Thin privilege is not going through P.E class in middle school and having other kids hit your legs to see them jiggle. 

When I entered fifth grade I had already been through a couple years of being made fun of and treated badly because of my weight during elementary school. But when P.E came along and had uniforms with it, everything got worse. The uniform was a t shirt and shorts you had to buy through the school that had the school’s name and mascot on them. I only wore shorts at home at that time (as I preferred comfy pants and dresses) and the shorts I wore were a children’s large and were comfy and loose enough. So when my parents ordered the uniforms they had put down large for the shorts. Well, when they came in the shorts were not only tight fitting on my legs, but they came up shorter as well (I was one of the tallest girls in the class and in the school for most of those 4 years). They were uncomfortable and I didn’t want to wear them, but it was required or I would fail P.E. FAIL P.E CLASS. Because of these shorts. Well, we couldn’t order a new pair for a while so I had to just deal with that pair for as long as I had to, but that came with its own set of consequences. Other kids would huddle around me if I was sitting alone and one would always try and start something with me. If I retaliated and told them to stop they would push me, kick me..but the one thing that always made me so uncomfortable that after it would happen, I’d end up crying in a corner. These kids thought that my bigger legs were so disgusting and funny that they’d smack each leg. Hard.

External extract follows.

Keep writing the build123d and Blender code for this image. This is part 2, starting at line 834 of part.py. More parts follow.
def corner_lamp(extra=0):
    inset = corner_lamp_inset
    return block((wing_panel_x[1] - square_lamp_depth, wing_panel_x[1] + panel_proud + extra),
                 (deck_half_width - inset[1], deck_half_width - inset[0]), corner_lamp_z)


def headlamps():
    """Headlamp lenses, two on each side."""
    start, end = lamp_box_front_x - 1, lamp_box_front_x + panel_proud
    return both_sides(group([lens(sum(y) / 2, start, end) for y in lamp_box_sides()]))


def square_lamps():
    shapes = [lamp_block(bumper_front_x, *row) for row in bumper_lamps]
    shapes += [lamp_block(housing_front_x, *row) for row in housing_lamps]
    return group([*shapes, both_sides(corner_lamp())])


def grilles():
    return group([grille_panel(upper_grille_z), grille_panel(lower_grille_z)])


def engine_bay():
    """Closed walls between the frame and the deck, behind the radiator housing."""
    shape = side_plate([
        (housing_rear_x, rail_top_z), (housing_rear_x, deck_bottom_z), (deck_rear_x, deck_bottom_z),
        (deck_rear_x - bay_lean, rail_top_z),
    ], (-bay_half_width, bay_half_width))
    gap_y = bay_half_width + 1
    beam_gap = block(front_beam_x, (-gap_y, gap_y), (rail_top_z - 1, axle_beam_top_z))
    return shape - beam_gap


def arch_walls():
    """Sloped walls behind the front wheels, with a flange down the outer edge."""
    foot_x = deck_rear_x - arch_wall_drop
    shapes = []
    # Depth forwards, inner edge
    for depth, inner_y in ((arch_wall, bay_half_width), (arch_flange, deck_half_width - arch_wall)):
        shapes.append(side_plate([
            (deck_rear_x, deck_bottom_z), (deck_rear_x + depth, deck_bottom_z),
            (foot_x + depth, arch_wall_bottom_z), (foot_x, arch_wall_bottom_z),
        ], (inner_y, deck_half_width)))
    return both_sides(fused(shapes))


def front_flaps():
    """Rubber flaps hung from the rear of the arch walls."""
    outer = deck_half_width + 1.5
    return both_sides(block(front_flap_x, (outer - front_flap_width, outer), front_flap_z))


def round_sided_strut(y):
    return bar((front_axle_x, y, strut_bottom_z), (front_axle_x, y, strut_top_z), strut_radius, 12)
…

When my legs jiggled, they’d go into these fits of laughter and just hit them again, harder each time, then they’d tell other kids to come and do it because it was ‘so funny how her fat legs jiggle like jello’. It took me 2 more years to have friends around me that I could be safe with, so I’d usually hide in the locker rooms when I had the chance, hoping the other kids wouldn’t come find me. 

Thin privilege is not having to fear a class in middle school because the kids find your fat legs so funny. 

If I hadn’t gotten my shirt a size bigger, it would have been even worse. They could have seen my arms.